● SET PROBLEM: The first line to copy is the one with "face = BRACE_Y + GAP + RIB_T + 0.0004"; the last is the one with "imported = [obj". Copy each line in that range exactly, leaving out all others.

● ENTRIES:
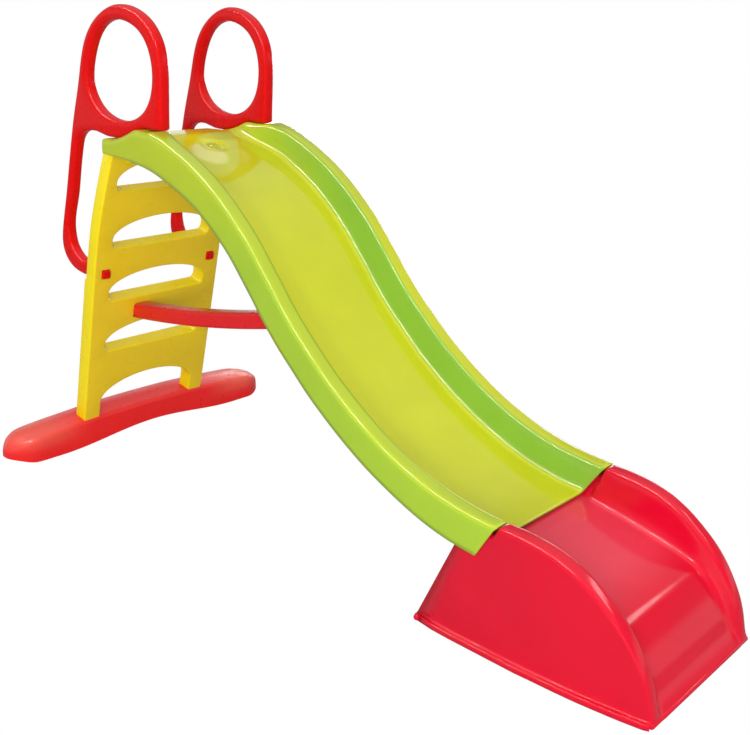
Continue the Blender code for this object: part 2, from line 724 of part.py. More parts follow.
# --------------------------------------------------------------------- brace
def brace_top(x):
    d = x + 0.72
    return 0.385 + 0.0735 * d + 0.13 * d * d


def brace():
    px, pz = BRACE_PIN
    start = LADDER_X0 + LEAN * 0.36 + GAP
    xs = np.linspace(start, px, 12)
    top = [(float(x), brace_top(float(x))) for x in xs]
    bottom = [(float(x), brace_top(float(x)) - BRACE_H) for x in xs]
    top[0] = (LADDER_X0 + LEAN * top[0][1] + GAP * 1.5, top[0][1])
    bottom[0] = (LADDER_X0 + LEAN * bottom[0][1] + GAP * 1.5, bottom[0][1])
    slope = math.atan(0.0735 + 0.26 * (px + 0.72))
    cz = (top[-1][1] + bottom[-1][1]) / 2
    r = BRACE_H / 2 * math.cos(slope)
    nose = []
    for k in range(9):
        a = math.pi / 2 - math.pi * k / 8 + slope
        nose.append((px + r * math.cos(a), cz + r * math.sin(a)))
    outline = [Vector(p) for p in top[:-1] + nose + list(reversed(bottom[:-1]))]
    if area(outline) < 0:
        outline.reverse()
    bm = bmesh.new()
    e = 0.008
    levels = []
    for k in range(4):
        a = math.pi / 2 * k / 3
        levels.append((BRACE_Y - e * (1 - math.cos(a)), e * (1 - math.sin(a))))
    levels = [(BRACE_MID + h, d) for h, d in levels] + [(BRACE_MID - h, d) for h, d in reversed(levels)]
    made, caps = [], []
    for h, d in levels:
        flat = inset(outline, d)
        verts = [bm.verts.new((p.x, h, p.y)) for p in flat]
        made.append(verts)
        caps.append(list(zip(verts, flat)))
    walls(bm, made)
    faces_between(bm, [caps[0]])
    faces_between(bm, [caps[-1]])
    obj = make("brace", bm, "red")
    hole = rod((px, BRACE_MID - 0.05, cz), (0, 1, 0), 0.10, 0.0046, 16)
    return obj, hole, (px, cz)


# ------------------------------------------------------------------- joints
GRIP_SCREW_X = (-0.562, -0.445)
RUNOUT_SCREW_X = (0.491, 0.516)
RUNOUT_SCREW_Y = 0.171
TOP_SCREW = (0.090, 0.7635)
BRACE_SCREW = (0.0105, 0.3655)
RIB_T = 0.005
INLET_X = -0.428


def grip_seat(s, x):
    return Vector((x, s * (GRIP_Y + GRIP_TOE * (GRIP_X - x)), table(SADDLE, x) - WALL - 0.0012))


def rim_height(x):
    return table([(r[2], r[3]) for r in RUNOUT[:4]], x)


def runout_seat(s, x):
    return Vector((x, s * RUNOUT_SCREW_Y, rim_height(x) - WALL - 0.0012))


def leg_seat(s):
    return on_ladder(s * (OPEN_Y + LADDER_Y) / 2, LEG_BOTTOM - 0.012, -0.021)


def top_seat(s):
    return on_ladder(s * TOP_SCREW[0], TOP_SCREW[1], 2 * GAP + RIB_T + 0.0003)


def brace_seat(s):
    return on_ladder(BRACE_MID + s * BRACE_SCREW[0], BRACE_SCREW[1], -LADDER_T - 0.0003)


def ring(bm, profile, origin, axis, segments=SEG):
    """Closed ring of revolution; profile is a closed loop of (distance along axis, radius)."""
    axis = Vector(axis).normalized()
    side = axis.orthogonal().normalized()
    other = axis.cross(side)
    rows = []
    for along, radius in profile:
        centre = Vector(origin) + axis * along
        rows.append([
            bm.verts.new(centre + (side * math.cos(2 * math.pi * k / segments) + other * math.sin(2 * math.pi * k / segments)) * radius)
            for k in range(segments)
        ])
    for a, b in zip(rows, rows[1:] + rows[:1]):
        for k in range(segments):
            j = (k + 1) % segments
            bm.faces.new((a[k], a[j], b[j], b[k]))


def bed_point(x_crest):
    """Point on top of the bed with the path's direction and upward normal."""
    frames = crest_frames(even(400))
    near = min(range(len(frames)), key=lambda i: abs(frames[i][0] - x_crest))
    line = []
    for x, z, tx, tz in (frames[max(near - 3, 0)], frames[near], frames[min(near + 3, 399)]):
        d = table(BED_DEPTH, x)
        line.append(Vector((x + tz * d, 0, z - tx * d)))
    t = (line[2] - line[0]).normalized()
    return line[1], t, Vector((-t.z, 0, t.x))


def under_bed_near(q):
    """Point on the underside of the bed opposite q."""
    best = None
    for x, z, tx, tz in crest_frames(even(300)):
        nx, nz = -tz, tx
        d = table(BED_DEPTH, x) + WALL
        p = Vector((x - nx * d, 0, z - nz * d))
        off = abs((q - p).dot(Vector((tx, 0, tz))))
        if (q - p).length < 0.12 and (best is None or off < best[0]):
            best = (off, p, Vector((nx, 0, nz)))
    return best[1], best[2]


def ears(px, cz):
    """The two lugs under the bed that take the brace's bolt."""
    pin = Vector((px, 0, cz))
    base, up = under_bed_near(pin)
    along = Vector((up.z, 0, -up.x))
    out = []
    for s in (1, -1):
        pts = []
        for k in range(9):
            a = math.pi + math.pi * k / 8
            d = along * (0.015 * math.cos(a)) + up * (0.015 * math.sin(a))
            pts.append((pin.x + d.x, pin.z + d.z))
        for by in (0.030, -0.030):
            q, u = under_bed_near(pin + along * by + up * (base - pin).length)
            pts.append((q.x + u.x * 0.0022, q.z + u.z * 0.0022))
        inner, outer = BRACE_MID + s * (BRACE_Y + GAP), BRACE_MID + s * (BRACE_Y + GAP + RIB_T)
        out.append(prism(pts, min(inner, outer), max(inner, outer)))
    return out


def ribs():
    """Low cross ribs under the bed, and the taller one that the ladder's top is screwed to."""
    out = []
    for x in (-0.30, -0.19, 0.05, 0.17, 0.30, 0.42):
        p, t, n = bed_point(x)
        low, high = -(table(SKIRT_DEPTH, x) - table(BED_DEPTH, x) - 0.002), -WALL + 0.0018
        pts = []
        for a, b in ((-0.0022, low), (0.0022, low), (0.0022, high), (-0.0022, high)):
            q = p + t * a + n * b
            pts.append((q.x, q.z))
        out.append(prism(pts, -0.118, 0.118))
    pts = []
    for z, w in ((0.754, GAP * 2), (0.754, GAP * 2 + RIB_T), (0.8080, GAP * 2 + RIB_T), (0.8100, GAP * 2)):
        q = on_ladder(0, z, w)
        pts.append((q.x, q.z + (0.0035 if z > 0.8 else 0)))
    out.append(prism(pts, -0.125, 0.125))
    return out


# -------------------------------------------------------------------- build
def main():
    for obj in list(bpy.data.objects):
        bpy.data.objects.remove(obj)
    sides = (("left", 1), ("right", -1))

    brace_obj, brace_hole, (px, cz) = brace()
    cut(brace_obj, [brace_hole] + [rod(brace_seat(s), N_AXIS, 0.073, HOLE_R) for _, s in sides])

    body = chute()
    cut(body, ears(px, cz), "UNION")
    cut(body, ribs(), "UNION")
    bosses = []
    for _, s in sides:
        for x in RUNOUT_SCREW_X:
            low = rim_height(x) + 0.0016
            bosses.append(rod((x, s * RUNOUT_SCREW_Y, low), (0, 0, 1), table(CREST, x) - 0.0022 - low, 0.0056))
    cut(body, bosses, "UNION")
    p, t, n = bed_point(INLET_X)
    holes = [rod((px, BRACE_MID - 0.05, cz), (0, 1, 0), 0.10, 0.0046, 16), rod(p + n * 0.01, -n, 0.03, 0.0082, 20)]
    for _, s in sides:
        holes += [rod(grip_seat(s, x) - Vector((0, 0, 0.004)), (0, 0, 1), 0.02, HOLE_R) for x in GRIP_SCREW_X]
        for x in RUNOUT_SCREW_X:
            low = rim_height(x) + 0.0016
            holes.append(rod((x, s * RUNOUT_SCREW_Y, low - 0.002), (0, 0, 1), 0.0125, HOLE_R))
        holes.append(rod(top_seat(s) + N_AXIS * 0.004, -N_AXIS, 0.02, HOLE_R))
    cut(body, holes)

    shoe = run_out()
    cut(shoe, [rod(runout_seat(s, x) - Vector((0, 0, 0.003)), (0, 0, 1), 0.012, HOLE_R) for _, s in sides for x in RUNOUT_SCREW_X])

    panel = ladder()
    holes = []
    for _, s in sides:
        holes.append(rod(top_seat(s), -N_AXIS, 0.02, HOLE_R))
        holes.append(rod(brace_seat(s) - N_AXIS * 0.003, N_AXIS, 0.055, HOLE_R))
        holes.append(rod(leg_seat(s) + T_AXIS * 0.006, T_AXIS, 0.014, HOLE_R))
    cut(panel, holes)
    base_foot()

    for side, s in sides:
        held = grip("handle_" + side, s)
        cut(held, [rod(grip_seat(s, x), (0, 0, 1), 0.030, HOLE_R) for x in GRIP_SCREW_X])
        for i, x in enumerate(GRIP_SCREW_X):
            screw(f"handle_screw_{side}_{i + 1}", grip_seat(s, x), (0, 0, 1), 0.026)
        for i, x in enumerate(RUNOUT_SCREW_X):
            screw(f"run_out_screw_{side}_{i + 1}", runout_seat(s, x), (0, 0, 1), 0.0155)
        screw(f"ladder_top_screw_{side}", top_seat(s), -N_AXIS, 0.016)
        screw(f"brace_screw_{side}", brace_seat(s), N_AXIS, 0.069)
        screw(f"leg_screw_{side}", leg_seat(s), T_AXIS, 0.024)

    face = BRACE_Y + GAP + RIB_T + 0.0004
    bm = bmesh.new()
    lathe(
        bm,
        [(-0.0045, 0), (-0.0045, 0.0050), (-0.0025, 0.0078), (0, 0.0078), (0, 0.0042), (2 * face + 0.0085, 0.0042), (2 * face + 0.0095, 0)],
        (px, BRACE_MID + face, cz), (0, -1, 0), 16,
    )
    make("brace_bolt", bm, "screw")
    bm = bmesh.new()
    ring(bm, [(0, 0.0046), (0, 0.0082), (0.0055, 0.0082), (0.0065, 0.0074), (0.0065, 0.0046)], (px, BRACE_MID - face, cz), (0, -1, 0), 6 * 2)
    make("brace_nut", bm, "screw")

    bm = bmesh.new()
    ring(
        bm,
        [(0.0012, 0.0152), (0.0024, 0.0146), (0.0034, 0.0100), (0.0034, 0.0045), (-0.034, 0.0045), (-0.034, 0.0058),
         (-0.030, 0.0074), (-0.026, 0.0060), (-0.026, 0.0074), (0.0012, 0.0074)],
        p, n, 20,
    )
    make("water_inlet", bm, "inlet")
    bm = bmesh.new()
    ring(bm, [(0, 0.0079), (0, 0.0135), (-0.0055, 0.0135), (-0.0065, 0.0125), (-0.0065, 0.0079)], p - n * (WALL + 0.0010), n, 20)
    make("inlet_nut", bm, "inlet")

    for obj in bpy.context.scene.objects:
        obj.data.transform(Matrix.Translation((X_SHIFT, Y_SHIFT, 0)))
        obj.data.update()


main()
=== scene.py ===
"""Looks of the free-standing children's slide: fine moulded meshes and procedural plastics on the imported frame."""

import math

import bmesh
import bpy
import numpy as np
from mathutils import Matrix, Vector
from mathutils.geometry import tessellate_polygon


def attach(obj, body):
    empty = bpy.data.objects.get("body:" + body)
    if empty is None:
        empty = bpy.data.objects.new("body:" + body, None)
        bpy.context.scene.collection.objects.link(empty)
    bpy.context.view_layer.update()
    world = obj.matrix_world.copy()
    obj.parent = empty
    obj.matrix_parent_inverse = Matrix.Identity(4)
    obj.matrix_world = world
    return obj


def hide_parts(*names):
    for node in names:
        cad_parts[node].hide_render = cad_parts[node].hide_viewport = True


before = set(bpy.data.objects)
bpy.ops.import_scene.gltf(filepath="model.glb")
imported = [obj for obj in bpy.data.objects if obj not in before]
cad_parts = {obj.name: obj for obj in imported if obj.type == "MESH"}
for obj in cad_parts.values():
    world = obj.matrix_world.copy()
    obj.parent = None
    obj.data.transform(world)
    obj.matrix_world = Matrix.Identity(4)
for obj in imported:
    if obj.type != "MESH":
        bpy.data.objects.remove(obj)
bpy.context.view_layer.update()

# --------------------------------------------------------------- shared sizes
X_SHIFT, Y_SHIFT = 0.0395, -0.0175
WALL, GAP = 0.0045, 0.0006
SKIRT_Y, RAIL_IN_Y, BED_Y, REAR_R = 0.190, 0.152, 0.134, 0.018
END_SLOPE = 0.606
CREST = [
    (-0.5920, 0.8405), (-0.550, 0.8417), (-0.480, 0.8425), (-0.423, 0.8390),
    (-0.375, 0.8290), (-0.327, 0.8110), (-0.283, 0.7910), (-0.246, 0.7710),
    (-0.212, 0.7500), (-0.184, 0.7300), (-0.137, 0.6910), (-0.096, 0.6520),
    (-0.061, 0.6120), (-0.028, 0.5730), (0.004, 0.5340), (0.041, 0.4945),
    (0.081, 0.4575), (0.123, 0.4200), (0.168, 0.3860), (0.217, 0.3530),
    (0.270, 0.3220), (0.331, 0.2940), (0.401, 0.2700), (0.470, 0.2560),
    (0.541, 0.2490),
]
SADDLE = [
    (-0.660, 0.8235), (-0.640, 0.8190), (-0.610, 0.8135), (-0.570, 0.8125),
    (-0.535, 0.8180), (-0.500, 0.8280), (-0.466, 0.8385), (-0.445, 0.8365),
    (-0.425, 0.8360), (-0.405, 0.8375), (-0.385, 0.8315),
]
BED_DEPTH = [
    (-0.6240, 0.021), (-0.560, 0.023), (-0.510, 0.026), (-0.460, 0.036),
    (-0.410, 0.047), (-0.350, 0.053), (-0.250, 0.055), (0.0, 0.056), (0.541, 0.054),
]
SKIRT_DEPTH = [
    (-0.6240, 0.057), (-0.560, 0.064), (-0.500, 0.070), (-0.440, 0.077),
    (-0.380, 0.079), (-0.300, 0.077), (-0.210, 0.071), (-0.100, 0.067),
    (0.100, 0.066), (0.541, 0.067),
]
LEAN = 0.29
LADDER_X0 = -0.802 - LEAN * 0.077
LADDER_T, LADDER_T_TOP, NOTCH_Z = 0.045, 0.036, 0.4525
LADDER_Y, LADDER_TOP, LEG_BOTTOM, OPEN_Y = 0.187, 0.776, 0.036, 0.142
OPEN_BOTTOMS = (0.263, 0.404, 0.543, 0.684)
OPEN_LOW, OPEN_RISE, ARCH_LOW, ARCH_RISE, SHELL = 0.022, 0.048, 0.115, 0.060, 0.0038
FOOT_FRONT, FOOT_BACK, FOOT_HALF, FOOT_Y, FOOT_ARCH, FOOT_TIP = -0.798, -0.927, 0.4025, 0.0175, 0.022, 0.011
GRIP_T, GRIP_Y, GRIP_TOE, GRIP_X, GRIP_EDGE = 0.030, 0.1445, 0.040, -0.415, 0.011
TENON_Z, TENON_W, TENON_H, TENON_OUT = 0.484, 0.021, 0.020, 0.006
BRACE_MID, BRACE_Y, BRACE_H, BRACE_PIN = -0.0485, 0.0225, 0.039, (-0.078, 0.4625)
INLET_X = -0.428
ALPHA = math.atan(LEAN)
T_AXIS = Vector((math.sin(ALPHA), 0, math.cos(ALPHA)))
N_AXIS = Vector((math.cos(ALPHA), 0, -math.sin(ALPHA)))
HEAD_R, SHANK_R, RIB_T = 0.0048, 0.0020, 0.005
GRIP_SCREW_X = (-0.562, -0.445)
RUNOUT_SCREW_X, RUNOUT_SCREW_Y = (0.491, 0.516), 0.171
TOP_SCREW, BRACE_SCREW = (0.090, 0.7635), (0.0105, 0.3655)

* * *

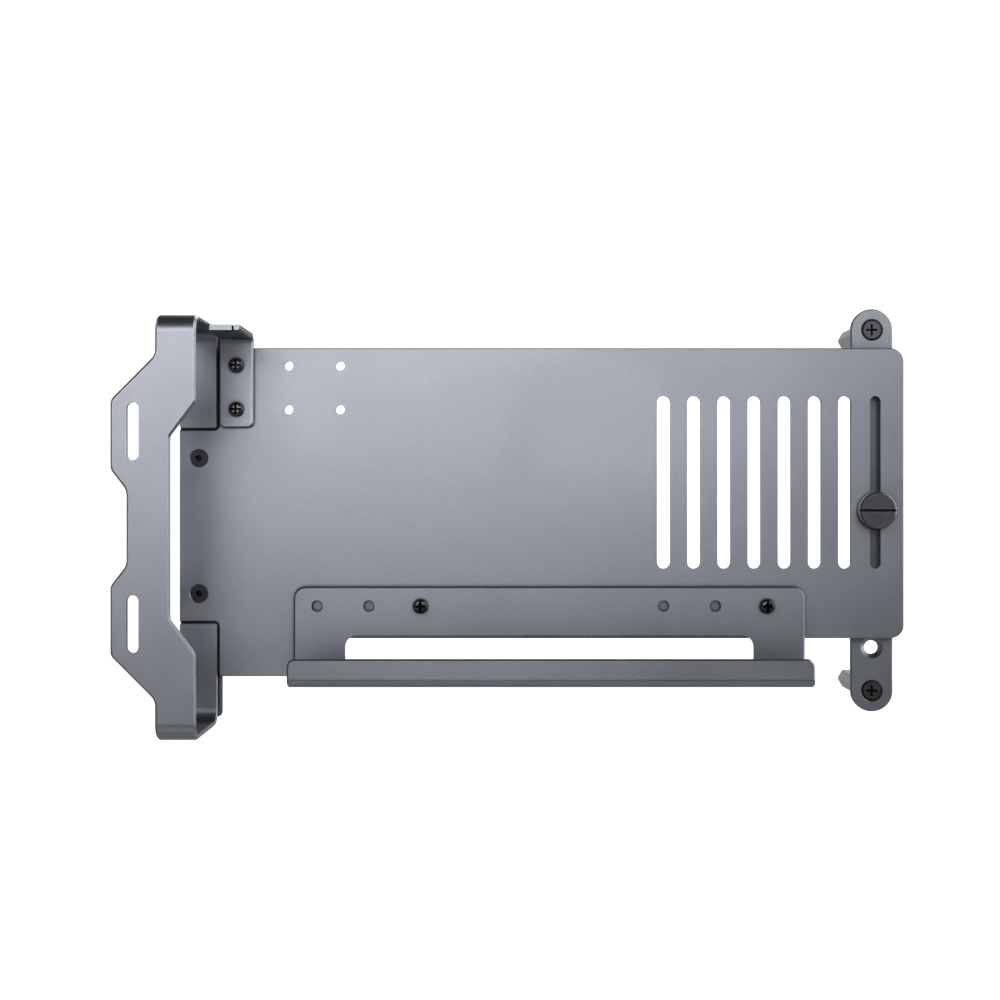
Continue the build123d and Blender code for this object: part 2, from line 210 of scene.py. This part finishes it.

● RESULT OF THIS TASK:
    face = BRACE_Y + GAP + RIB_T + 0.0004
    bm = bmesh.new()
    lathe(
        bm,
        [(-0.0045, 0), (-0.0045, 0.0050), (-0.0025, 0.0078), (0, 0.0078), (0, 0.0042), (2 * face + 0.0085, 0.0042), (2 * face + 0.0095, 0)],
        (px, BRACE_MID + face, cz), (0, -1, 0), 16,
    )
    make("brace_bolt", bm, "screw")
    bm = bmesh.new()
    ring(bm, [(0, 0.0046), (0, 0.0082), (0.0055, 0.0082), (0.0065, 0.0074), (0.0065, 0.0046)], (px, BRACE_MID - face, cz), (0, -1, 0), 6 * 2)
    make("brace_nut", bm, "screw")

    bm = bmesh.new()
    ring(
        bm,
        [(0.0012, 0.0152), (0.0024, 0.0146), (0.0034, 0.0100), (0.0034, 0.0045), (-0.034, 0.0045), (-0.034, 0.0058),
         (-0.030, 0.0074), (-0.026, 0.0060), (-0.026, 0.0074), (0.0012, 0.0074)],
        p, n, 20,
    )
    make("water_inlet", bm, "inlet")
    bm = bmesh.new()
    ring(bm, [(0, 0.0079), (0, 0.0135), (-0.0055, 0.0135), (-0.0065, 0.0125), (-0.0065, 0.0079)], p - n * (WALL + 0.0010), n, 20)
    make("inlet_nut", bm, "inlet")

    for obj in bpy.context.scene.objects:
        obj.data.transform(Matrix.Translation((X_SHIFT, Y_SHIFT, 0)))
        obj.data.update()


main()
=== scene.py ===
"""Looks of the free-standing children's slide: fine moulded meshes and procedural plastics on the imported frame."""

import math

import bmesh
import bpy
import numpy as np
from mathutils import Matrix, Vector
from mathutils.geometry import tessellate_polygon


def attach(obj, body):
    empty = bpy.data.objects.get("body:" + body)
    if empty is None:
        empty = bpy.data.objects.new("body:" + body, None)
        bpy.context.scene.collection.objects.link(empty)
    bpy.context.view_layer.update()
    world = obj.matrix_world.copy()
    obj.parent = empty
    obj.matrix_parent_inverse = Matrix.Identity(4)
    obj.matrix_world = world
    return obj


def hide_parts(*names):
    for node in names:
        cad_parts[node].hide_render = cad_parts[node].hide_viewport = True


before = set(bpy.data.objects)
bpy.ops.import_scene.gltf(filepath="model.glb")
imported = [obj for obj in bpy.data.objects if obj not in before]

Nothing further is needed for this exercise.